Selon le communiqué interne ayant sanctionné le conseil d’administration d’Eneo, tenu le 17 juin dernier à Yaoundé, les 45,7 milliards de FCFA viré par l’État ont « contribué à commencer à rétablir la confiance dans le secteur, car les sommes ainsi levées ont servi à apurer une partie des dettes des grands intervenants dans les secteurs (Sonara, Globeleq Cameroun, SonatreL, EDC, etc.) ». « En plus, d’autres opérateurs ont accepté de négocier des moratoires ou de nouveaux échéanciers pour le règlement de leurs dettes », ajoute la direction générale d’Eneo.
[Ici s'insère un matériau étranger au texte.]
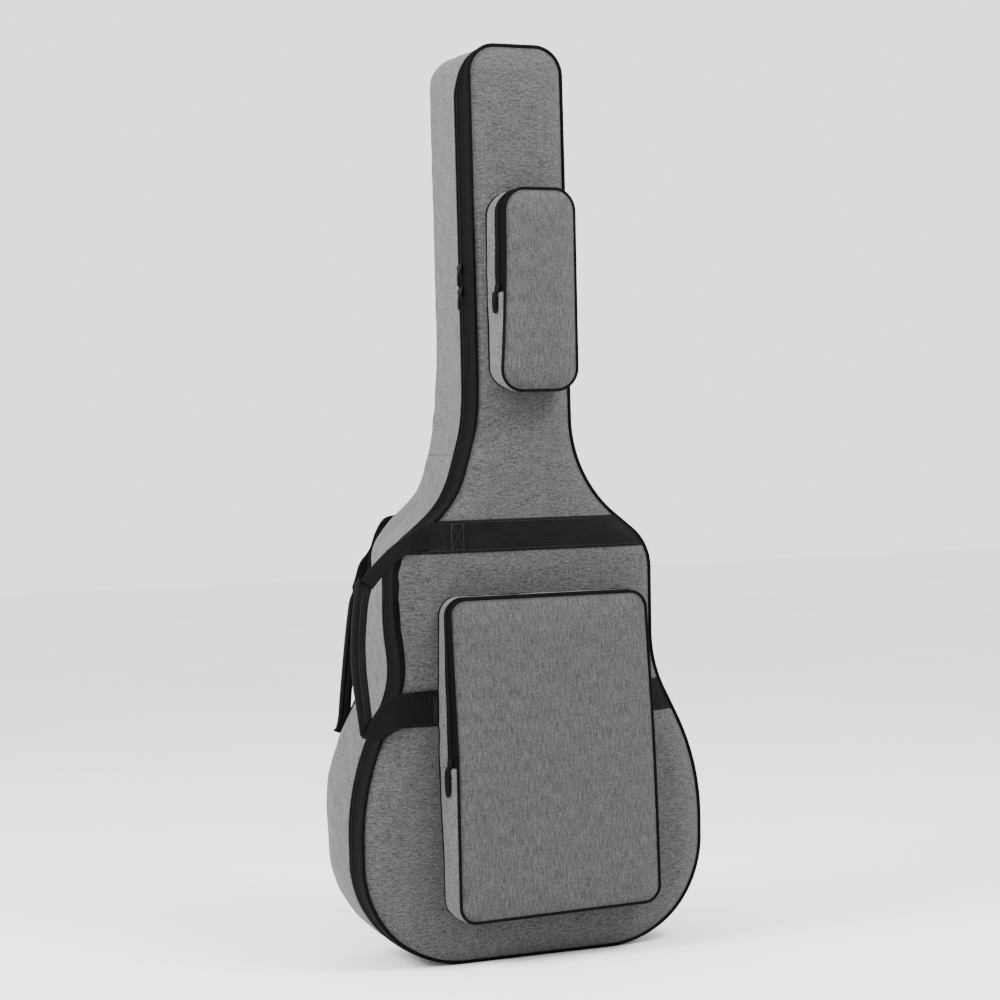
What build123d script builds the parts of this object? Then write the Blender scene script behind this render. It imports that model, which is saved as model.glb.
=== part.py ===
from build123d import *
from math import atan2, degrees, dist, hypot
import os

# A padded gig bag for a full-size acoustic guitar. Units are millimetres.
# The bag stands on its base at z = 0, its front faces -Y and x = 0 is its plane of symmetry.

# Outline of the front and back panels: half widths and the heights of their corners.
HEIGHT = 1080
LOWER_HALF = 218.5
WAIST_HALF = 157.5
UPPER_HALF = 161.5
NECK_HALF = 60
LOWER_CORNER_Z = 214
WAIST_Z = 340
SHOULDER_Z = 485
NECK_ROOT_Z = 567
BASE_RADIUS = 125
LOWER_RADIUS = 290
WAIST_RADIUS = 150
SHOULDER_RADIUS = 60
NECK_ROOT_RADIUS = 150
HEAD_RADIUS = 34

# Depths along Y. The lid is everything in front of the zipper.
FRONT_Y = -65
BACK_Y = 65
ZIP_Y = -29
ZIP_GAP = 0.6
FRONT_BULGE = 12
BACK_BULGE = 8
BULGE_SLOPE = 30

# Layers of the padded walls.
COVER = 1.5
FOAM = 8
LINING = 1
WALL = COVER + FOAM + LINING

# Main zipper: coil, tapes and the black facing that carries the lid's half.
COIL_WIDE = 2
COIL_DEEP = 2
FACING_BACK_Y = -43
SHELL_TAPE_BACK_Y = -19

# Fabric hinge on the bag's right side, where the zipper stops.
HINGE_LOW_Z = 70
HINGE_HIGH_Z = 250

# Gusset seams.
GUSSET_NECK_Z = 600
BASE_HALF = 90

PIPING = 3
WEBBING = 2
WEBBING_WIDE = 38
UPPER_WEBBING_Z = 502
LOWER_WEBBING_Z = 302

# Pockets: half width, lowest and highest z, corner radius, rim plane of the face, zipper end.
BODY_POCKET = dict(half=125, low=59, high=431, radius=20, rim_y=-115, crease_z=264, slider_z=240)
NECK_POCKET = dict(half=45.5, low=674, high=903, radius=26, rim_y=-110, crease_z=812, slider_z=790)
POCKET_BULGE = 8
POCKET_SLOPE = 16
POCKET_WALL = 1.5
POCKET_PAD = 4
POCKET_PIPING = 2.5
POCKET_ZIP_DROP = 12
POCKET_TAPE = 10
CREASE_GAP = 0.4

# Carry handles: webbing loops that swing on a vertical line beside the panels' left edge.
HANDLE_X = -156
HANDLE_GAP = 0.5
TAIL_X = -82
LOWER_TAIL_X = -127
GRIP_WIDE = 16
GRIP_THICK = 10

# Zipper sliders and pulls.
SLIDER_CLEAR = 0.5
SLIDER_PLATE = 1.6
SLIDER_WIDE = 9
SLIDER_LONG = 12
STAPLE_HIGH = 3.4
STAPLE_WIDE = 2.4
STAPLE_LONG = 6
PIN_RADIUS = 0.7
EYE_RADIUS = 1
ARM = 1.2
MAIN_SLIDERS_Z = (818, 790)
MAIN_PULL_LONG = 21
BODY_PULL_LONG = 38
NECK_PULL_LONG = 29

# Shoulder straps on the back.
PAD_WIDE = 56
PAD_THICK = 12
PAD_TOP = (36, 545)
PAD_BOTTOM = (78, 235)
STRAP_WIDE = 25
STRAP_END = (122, 66)
ADJUSTER_WIDE = 36
ADJUSTER_LONG = 24
ADJUSTER_THICK = 6
ADJUSTER_SHARE = 0.12
SLOT_CLEAR = 0.4
ANCHOR_WIDE = 46
ANCHOR_LONG = 34
YOKE_HALF = 58

HANDLE_FRONT_Y = FRONT_Y - FRONT_BULGE - 1.5 * WEBBING
HANDLE_BACK_Y = BACK_Y + BACK_BULGE + 1.5 * WEBBING
FAR = 600


def panel_face(inset=0):
    """The panel outline in the XZ plane, moved in by inset."""
    right = [
        (LOWER_HALF, 0, BASE_RADIUS),
        (LOWER_HALF, LOWER_CORNER_Z, LOWER_RADIUS),
        (WAIST_HALF, WAIST_Z, WAIST_RADIUS),
        (UPPER_HALF, SHOULDER_Z, SHOULDER_RADIUS),
        (NECK_HALF, NECK_ROOT_Z, NECK_ROOT_RADIUS),
        (NECK_HALF, HEIGHT, HEAD_RADIUS),
    ]
    corners = right + [(-x, z, r) for x, z, r in reversed(right)]
    points = [(x, z) for x, z, r in corners]
    radii = [r for x, z, r in corners]
    face = make_face(FilletPolyline(*points, radius=radii, close=True))
    if inset:
        face = offset(face, amount=-inset)
    return Plane.XZ * face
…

« Aujourd’hui, que ce soit majoritairement avec les fournisseurs de combustible que ce soit avec les fournisseurs d’énergie comme Kribi ou Dibamba, nous sommes plutôt dans des relations très constructives en ce qui concerne les problèmes de règlement de leurs dettes. On est même dans des projets, toujours avec l’assistance du gouvernement, où de nouveaux opérateurs souhaitent entrer dans le secteur et contracter avec Eneo. Donc, de notre point de vue, on n’a pas de problème avec les fournisseurs », affirme-t-on au sein du top management du concessionnaire du service de l’électricité.
Affaire Gaz du Cameroun
Mais les choses ne sont pas aussi roses. La preuve : Gaz du Cameroun (GDC) a annoncé, en début juillet 2020, la résiliation de son contrat de fourniture de gaz naturel à Eneo, à travers la centrale thermique de Logbaba (30 MW) à Douala. La filiale du Britannique Victoria Oil & Gas (VOG), qui revendique à l’électricien l’apurement d’une ardoise de 16 millions de dollars (plus de 9 milliards de FCFA), menace même d’ester en justice.
À Eneo on se dit surpris. D’abord parce que « depuis septembre 2019, en réalité, Gaz du Cameroun ne produit plus pour Eneo ». Ensuite, « depuis plusieurs mois déjà, Eneo a invité les équipes de Gaz du Cameroun à formaliser le nouveau contrat qui devait nous lier. Et Gaz du Cameroun devait ensuite travailler avec son partenaire de production pour obtenir les licences et les autorisations pour reprendre son activité, conformément aux instructions du gouvernement ».
Évoquant des impayés accumulés par l’énergéticien, le Saoudien Altaaqa Alternative Solutions qui exploite la centrale thermique de Logbaba a arrêté les machines le 14 septembre 2019. Ce qui a provoqué aussitôt la rupture de la fourniture du combustible par GDC. À Eneo, on jure ne pas savoir à quoi correspondent les plus de 9 milliards de FCFA revendiqués par la filiale de VOG. « On a un partenaire qui n’a pas fourni de prestation, qui avait des obligations, mais ne les a pas remplies et qui réclame de l’argent. Nous-même on s’interroge », réagit le top management de l’électricien.